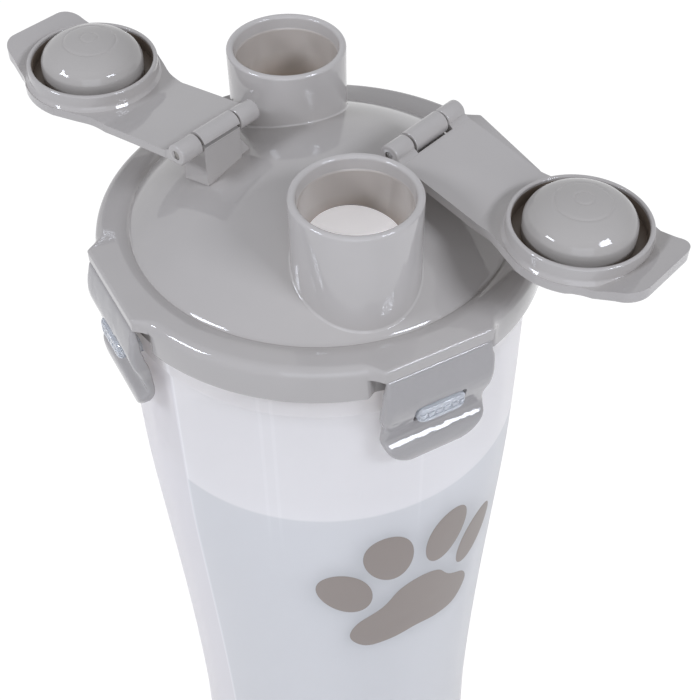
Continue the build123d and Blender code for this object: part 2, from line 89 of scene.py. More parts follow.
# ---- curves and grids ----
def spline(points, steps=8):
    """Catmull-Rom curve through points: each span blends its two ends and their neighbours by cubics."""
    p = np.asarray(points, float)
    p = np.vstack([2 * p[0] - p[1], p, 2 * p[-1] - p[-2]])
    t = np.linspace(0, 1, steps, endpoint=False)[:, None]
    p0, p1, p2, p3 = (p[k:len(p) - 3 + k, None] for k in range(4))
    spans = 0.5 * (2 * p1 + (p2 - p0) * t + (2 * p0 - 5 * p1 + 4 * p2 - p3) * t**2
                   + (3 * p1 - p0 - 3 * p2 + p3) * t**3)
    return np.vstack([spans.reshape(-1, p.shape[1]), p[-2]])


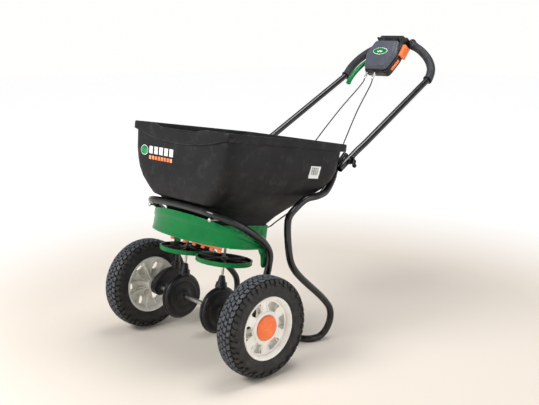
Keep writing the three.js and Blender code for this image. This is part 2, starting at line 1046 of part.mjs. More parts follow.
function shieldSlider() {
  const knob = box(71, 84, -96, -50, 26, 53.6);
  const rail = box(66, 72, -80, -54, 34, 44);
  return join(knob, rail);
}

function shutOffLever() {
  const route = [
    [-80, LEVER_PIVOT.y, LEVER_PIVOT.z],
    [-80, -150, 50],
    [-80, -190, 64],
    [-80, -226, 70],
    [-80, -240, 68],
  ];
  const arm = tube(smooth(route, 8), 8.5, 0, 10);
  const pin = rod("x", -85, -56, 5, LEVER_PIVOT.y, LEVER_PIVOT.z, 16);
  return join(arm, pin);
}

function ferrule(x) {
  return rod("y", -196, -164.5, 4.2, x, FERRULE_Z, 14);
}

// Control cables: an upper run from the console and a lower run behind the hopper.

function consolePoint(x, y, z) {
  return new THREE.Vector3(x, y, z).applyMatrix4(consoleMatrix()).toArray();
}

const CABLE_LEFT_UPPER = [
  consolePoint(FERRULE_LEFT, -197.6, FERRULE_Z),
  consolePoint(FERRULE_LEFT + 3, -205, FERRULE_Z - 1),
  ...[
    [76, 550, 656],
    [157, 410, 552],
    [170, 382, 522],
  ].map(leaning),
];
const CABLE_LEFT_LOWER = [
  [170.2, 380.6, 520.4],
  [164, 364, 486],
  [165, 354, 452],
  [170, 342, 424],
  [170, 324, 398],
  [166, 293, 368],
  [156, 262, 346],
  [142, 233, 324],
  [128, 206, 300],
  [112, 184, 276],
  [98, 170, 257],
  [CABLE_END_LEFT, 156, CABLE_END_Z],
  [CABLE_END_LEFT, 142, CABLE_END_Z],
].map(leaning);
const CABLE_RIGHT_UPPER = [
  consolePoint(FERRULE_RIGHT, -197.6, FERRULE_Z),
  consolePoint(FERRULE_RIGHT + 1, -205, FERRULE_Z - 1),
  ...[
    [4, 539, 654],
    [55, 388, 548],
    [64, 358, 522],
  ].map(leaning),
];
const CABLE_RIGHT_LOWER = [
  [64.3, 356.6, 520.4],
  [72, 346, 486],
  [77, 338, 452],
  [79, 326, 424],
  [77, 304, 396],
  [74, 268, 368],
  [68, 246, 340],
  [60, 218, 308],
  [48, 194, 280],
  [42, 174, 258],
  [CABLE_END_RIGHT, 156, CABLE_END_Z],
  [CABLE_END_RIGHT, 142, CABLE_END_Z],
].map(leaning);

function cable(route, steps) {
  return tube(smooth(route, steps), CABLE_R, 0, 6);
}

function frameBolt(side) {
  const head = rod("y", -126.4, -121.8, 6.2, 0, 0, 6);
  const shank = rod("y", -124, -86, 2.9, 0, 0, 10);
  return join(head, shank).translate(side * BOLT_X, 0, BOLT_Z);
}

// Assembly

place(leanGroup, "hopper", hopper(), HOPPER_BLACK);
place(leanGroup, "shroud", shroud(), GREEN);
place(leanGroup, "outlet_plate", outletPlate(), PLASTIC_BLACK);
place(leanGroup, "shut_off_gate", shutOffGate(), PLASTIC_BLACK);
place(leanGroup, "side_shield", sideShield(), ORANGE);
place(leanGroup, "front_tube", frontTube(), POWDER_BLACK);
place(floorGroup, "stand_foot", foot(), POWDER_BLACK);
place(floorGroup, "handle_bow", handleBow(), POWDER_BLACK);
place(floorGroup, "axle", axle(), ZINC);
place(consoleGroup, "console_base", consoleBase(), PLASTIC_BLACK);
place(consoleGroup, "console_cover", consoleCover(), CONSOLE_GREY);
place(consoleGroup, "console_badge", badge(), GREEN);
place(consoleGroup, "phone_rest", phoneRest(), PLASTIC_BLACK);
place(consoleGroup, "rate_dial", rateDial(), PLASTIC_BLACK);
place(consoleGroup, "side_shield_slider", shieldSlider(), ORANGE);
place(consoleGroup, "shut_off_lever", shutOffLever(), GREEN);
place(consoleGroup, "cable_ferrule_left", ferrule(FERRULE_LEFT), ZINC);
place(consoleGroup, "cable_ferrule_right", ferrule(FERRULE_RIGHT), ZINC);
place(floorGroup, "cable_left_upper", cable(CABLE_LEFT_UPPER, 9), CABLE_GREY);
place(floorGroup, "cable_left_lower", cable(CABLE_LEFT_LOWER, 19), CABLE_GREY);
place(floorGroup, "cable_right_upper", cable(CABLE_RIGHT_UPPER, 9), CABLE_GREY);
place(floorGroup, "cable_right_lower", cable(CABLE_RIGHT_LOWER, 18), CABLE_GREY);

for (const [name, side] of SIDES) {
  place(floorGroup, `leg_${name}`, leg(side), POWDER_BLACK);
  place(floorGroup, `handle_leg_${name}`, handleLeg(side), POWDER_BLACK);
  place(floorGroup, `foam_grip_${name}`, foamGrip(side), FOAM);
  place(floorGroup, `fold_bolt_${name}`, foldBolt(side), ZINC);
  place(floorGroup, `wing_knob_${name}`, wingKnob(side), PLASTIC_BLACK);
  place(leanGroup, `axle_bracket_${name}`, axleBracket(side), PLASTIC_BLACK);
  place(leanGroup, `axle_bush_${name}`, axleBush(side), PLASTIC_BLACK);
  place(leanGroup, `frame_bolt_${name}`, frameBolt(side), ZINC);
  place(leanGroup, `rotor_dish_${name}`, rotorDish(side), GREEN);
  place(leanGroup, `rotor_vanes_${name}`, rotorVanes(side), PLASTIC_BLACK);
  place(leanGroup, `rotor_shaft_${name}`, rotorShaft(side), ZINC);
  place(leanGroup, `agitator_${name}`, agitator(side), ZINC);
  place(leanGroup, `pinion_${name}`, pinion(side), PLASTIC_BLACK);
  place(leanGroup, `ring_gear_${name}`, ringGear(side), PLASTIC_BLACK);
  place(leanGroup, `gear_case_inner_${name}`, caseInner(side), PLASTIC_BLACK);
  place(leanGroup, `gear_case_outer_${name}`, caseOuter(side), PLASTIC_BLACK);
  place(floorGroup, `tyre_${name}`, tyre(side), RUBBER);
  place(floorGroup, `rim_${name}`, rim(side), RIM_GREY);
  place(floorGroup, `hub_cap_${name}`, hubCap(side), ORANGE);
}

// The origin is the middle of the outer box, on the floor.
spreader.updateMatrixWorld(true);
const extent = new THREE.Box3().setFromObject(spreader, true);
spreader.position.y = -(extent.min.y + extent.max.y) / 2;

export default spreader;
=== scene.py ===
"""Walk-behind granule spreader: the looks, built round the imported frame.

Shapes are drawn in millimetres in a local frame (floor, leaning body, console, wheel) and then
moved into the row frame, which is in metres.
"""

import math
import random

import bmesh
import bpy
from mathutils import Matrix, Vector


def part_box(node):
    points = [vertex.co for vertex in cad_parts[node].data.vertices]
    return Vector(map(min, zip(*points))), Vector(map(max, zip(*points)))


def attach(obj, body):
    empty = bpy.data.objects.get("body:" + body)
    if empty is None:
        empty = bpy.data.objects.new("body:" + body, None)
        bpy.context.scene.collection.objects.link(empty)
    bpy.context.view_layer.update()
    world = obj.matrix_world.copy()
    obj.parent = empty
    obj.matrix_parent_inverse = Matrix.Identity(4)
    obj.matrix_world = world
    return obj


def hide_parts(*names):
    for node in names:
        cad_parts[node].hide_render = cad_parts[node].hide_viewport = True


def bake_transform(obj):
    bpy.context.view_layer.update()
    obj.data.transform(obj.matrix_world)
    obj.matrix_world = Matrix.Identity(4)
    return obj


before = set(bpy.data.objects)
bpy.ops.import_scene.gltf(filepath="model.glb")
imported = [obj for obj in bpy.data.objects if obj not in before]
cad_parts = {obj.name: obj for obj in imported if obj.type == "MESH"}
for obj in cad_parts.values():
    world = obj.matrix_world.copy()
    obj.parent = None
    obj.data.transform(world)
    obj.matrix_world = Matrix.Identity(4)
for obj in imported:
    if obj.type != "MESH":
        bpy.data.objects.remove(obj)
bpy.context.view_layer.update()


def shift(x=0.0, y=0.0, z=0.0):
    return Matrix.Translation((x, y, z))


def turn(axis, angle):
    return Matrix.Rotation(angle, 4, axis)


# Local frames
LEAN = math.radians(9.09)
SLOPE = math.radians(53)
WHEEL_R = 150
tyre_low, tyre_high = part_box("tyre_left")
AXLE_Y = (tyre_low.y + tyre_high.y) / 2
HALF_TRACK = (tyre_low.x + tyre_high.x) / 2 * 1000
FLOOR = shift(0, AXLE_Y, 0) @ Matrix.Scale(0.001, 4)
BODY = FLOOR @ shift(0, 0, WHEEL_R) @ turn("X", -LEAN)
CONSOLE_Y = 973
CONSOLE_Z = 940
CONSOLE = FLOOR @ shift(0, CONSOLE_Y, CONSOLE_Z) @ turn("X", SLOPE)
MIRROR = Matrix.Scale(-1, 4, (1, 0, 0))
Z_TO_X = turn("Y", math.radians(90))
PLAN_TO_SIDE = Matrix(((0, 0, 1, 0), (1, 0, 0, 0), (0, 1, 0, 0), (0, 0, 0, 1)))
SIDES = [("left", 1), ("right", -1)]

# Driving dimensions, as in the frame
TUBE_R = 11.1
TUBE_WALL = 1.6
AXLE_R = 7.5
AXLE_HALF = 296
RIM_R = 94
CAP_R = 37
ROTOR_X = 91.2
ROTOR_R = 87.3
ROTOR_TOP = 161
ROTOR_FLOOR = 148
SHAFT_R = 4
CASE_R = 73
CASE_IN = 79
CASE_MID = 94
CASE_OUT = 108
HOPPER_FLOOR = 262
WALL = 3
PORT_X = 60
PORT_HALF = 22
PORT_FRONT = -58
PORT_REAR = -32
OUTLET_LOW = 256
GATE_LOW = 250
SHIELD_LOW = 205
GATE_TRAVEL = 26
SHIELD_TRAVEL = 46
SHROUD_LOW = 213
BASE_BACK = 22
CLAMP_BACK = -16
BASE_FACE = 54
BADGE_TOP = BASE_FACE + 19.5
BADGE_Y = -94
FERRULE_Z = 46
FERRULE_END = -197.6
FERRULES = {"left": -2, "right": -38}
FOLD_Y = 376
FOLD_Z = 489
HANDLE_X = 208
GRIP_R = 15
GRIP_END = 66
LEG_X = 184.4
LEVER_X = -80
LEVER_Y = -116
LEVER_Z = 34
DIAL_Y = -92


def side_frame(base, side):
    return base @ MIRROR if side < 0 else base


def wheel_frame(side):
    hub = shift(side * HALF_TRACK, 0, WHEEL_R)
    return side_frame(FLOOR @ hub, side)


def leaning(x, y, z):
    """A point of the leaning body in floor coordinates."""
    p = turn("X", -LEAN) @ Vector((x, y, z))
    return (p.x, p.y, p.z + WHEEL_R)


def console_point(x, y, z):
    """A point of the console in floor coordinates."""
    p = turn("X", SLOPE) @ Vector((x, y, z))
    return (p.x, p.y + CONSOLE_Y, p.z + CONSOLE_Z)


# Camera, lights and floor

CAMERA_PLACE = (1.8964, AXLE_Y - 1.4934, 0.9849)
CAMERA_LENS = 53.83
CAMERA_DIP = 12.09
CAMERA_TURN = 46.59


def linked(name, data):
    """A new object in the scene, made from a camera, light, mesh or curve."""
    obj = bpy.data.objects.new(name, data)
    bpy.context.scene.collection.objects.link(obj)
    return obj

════

- **Given problem**
Scan the listing above for the word "imported" and show each line where it is found.

- **The reply**
"""Walk-behind granule spreader: the looks, built round the imported frame.
imported = [obj for obj in bpy.data.objects if obj not in before]
cad_parts = {obj.name: obj for obj in imported if obj.type == "MESH"}
for obj in imported:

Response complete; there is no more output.